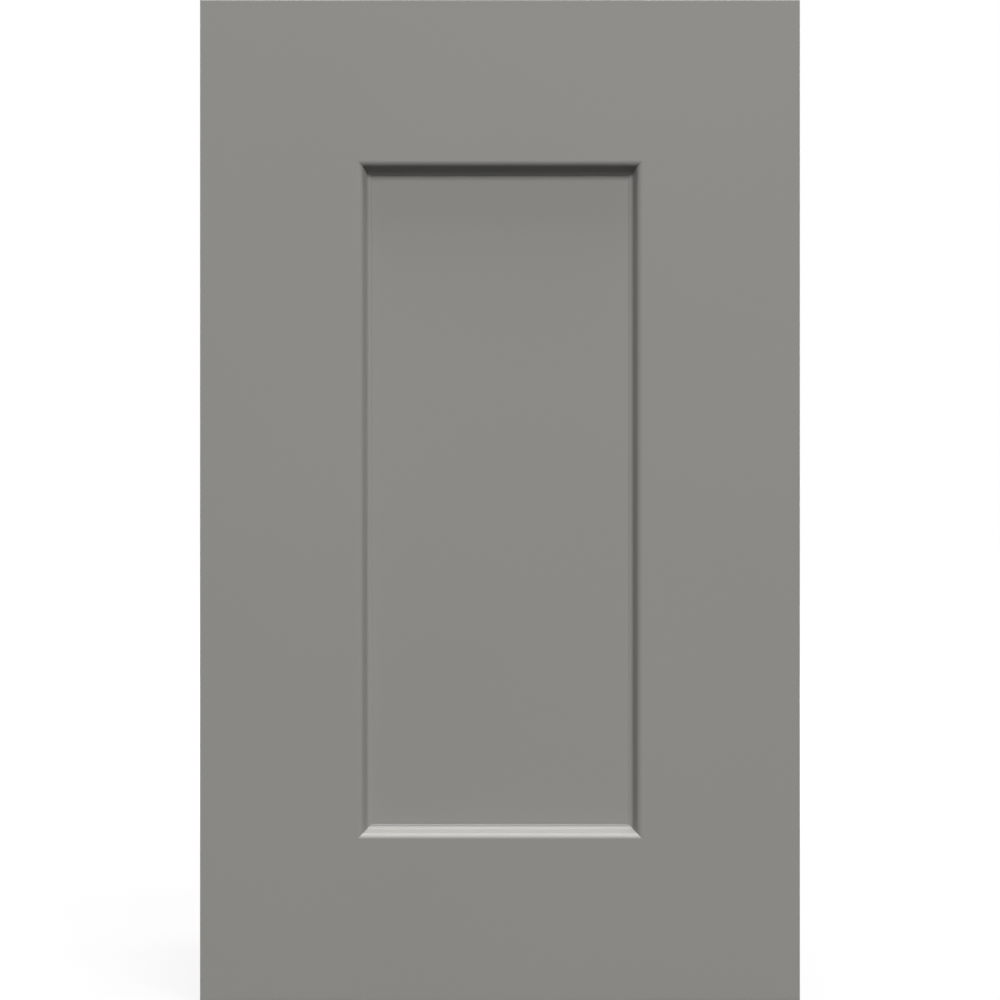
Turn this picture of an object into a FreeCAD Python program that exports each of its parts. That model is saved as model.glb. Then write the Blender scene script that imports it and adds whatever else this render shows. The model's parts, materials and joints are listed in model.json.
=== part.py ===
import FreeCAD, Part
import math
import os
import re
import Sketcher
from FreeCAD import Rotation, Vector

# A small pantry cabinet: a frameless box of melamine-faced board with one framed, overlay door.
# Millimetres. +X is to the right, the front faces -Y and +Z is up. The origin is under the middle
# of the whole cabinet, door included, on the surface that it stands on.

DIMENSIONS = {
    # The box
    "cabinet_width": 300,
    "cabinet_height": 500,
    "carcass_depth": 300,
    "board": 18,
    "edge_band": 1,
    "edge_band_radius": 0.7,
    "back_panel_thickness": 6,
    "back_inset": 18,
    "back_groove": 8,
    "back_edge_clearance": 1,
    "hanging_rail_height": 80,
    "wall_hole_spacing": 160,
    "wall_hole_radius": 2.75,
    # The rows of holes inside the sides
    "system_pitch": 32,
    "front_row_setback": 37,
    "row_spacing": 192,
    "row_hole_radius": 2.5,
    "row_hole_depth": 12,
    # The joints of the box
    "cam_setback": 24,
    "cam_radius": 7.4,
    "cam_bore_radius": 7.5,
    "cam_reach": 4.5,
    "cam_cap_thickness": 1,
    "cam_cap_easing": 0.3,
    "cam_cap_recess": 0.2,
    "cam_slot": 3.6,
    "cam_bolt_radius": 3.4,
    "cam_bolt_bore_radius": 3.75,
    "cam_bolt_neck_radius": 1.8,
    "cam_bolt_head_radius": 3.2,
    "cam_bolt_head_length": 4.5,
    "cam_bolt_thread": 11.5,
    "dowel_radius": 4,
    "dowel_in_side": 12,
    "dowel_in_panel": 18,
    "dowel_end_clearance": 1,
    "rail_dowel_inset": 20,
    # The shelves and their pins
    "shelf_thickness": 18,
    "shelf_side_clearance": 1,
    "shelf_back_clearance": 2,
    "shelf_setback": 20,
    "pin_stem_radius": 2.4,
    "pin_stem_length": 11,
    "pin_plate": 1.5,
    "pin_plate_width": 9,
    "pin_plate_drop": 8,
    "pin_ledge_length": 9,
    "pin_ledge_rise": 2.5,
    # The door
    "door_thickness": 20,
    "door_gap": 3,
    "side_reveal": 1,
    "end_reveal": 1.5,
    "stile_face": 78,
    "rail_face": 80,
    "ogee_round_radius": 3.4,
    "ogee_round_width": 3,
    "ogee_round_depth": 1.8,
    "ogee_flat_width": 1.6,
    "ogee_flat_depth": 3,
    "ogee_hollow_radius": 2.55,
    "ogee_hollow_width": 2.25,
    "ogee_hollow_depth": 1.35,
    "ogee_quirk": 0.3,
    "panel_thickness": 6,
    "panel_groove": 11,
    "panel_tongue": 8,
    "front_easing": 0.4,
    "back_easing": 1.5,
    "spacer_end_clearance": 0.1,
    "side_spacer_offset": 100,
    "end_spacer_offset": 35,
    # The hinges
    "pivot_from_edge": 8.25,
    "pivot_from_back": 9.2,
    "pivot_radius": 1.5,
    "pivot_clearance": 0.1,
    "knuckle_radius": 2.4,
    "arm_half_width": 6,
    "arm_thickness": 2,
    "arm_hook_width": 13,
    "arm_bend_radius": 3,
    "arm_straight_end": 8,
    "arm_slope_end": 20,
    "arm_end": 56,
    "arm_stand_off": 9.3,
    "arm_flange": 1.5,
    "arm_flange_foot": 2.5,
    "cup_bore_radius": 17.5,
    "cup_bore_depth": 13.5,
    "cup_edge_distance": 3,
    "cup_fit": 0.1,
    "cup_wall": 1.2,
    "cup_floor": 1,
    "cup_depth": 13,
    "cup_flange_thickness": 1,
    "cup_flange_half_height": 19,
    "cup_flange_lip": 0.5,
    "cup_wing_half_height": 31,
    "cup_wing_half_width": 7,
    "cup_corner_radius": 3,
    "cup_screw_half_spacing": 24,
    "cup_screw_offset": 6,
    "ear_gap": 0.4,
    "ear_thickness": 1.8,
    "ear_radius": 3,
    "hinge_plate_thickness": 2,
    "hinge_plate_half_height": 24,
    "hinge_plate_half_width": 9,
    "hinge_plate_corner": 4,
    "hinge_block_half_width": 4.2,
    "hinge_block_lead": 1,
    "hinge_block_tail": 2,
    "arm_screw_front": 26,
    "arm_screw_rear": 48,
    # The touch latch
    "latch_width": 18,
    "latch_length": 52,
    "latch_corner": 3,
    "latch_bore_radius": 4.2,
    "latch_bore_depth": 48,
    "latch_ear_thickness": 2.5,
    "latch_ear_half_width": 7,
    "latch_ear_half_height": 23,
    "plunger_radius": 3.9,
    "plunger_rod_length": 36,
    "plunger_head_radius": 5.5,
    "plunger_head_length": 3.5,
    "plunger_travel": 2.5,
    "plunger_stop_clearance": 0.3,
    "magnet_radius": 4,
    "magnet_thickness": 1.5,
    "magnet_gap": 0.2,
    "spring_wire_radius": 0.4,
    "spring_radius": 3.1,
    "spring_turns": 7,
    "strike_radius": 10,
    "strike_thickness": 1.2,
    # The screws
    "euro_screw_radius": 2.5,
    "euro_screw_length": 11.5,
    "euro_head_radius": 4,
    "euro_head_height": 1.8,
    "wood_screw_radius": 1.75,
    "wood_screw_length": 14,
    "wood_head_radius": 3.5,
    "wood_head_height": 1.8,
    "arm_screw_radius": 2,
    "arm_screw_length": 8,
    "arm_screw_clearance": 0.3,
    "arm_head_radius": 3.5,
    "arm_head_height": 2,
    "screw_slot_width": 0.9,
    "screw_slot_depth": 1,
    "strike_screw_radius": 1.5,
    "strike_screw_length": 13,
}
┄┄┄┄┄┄
**Do this**
Only the lines from the opening of the material through the line with "from FreeCAD import Rotation, Vector" should be echoed, exactly as written.

**Right answer**
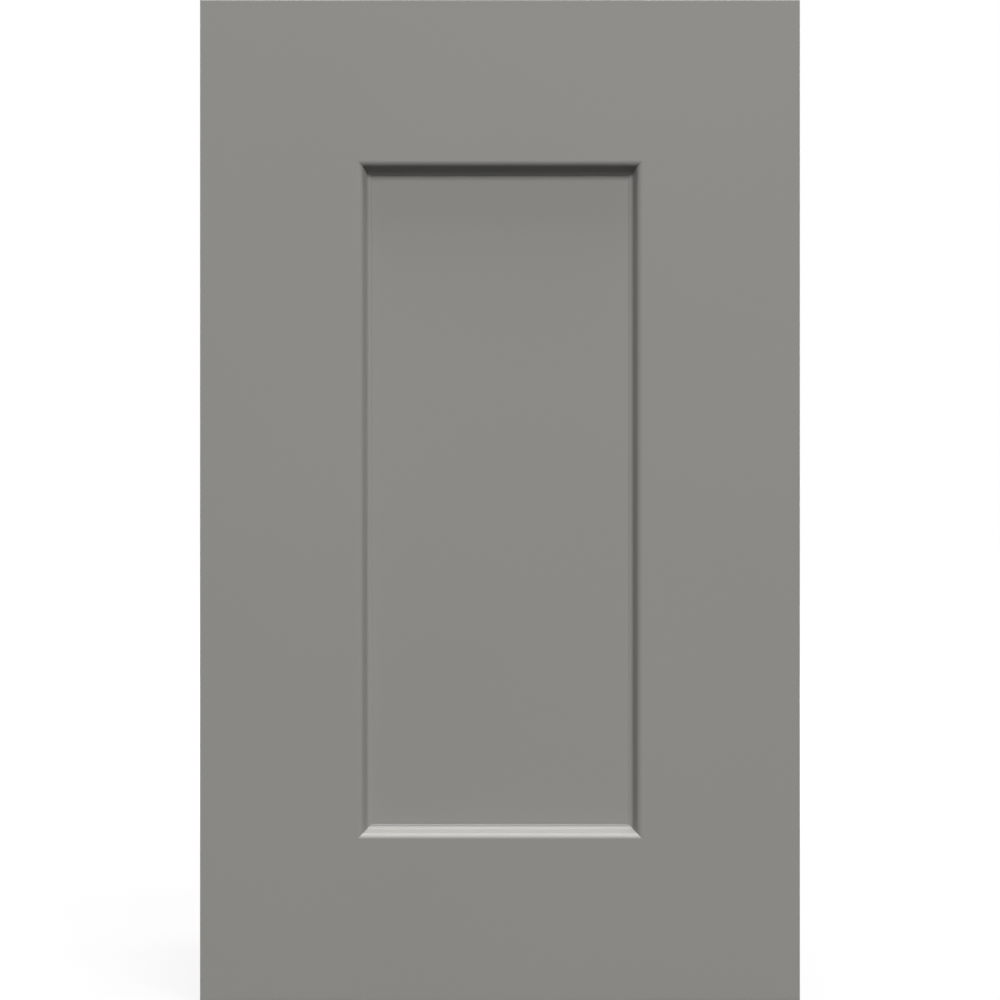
Turn this picture of an object into a FreeCAD Python program that exports each of its parts. That model is saved as model.glb. Then write the Blender scene script that imports it and adds whatever else this render shows. The model's parts, materials and joints are listed in model.json.
=== part.py ===
import FreeCAD, Part
import math
import os
import re
import Sketcher
from FreeCAD import Rotation, Vector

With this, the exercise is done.